Of course, as  Secretary-General Guterres said, any new vision needs to “preserve our existing frameworks which continue to bring us indispensable benefits” while, at the same time, taking a holistic view of how to address the new challenges of an evolving international context.

Secretary-General Guterres has also been clear that meeting the challenges of today’s complex international environment requires new thinking – it requires a new vision for disarmament, non-proliferation and arms control. 

For example, our world is being transformed by an array of disruptive technologies across every aspect of human activity – from transport to healthcare to manufacturing. It is a transformation that will have immense benefits for humanity. Unfortunately, many of these technologies are also dual-use and, unchecked, could pose serious challenges to international peace and security, including potentially increasing prospects for the use of nuclear weapons. 

Consequently, any new vision must take into account the potential dangers posed by, for example, information and communication technologies or those associated with artificial intelligence, while in tandem seeking to leverage these technologies for our collective security.

There are also many outstanding issues in disarmament that need to be tackled. Most pressing amongst these is the growing proliferation of missiles and especially ballistic missiles. These weapons are not only capable of being used to deliver nuclear weapons but are increasingly being used in ways that put civilian lives in danger or undermine regional stability and security.

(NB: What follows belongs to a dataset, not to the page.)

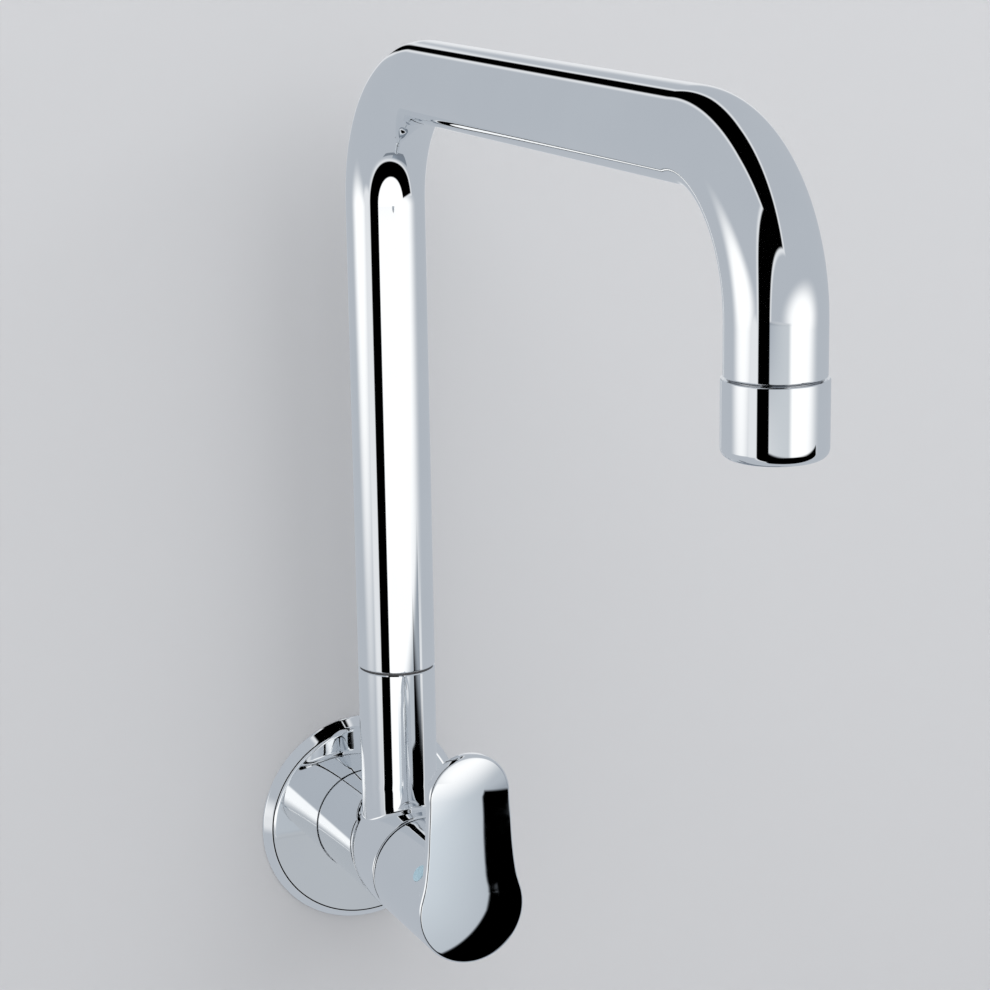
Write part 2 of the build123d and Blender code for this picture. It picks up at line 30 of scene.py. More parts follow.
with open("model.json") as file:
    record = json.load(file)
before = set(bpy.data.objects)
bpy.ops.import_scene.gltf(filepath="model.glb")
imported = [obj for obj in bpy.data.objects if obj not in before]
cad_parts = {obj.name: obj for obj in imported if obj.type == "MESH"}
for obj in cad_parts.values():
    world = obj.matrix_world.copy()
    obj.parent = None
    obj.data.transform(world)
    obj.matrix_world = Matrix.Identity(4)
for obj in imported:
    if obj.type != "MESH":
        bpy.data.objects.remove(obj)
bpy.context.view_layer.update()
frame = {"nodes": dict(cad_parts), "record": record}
nodes = frame["nodes"]
mm = 0.001


# Mesh code that every piece shares

weld, sliver = 2e-6, 1e-7   # points closer than this are merged, edges shorter than this dissolved
support = 0.06   # a point this close beside an arc keeps the flat next to it flat in smooth shading
crowding = 1.4   # power by which a drilled wall's rows crowd towards its mouth


def gridFaces(rows, columns, wrapRows, wrapColumns, first):
    # four neighbours of a grid make one face, for all of them at once
    i, j = np.meshgrid(np.arange(rows if wrapRows else rows - 1),
                       np.arange(columns if wrapColumns else columns - 1), indexing="ij")
    below, beside = (i + 1) % rows, (j + 1) % columns
    corners = (i * columns + j, i * columns + beside, below * columns + beside, below * columns + j)
    return first + np.stack(corners, -1).reshape(-1, 4)


def grid(points, wrapRows=False, wrapColumns=True):
    # rows and columns of points in metres, and whether the last row or column joins the first
    return {"points": np.asarray(points, float), "wrapRows": wrapRows, "wrapColumns": wrapColumns}


def addObject(name, data):
    # a new object at the origin, unturned
    thing = bpy.data.objects.new(name, data)
    bpy.context.scene.collection.objects.link(thing)
    return thing


def addSheet(name, corners):
    # one flat face with four corners
    mesh = bpy.data.meshes.new(name)
    mesh.from_pydata(corners, [], [(0, 1, 2, 3)])
    return addObject(name, mesh)


def makePiece(name, grids, body, stands, material, sharp=32.0):
    # The points of all its grids, end to end, make one mesh. It rides on its body and takes the place of
    # the CAD nodes that it stands for.
    points, faces, first = [], [], 0
    for part in grids:
        rows, columns = part["points"].shape[:2]
        points.append(part["points"].reshape(-1, 3))
        faces.append(gridFaces(rows, columns, part["wrapRows"], part["wrapColumns"], first))
        first += rows * columns
    mesh = bpy.data.meshes.new(name)
    mesh.from_pydata(np.concatenate(points).tolist(), [], np.concatenate(faces).tolist())
    finishMesh(mesh, sharp)
    mesh.materials.append(material)
    piece = addObject(name, mesh)
    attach(piece, body)
    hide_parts(*stands)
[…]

Any new approach must work to correct the false assumption that disarmament and especially nuclear disarmament is a quixotic dream. It is not. Throughout history, disarmament, non-proliferation and arms control have been pursued for many reasons not least for the maintenance of international peace and security, and to prevent and end armed conflict.

Finally, new approaches need new partnerships. Today, there are many actors with a stake in preserving international peace and security and a world free of nuclear weapons. Their voices need to be heard, their expertise needs to be accounted for, and the international tent needs to be widened to include them.

Civil society has for decades been a leading voice in the cause of nuclear disarmament. This is not only because of their passionate activism but also because of the technical expertise and creative thinking they bring to the table. Those skills are needed now more than ever. 

However, civil society – including the readers of this publication – are the believers. More effort should be exerted to convert the non-believers. Education, particularly aimed at new generations of peacemakers, is needed, primarily to convince them that the issue of nuclear disarmament affects them, and that it is a cause in which they can play a role.   

Just as climate change does, nuclear weapons pose a potentially existential threat to our planet. And just as with climate change, we can act to prevent this, but we must act now.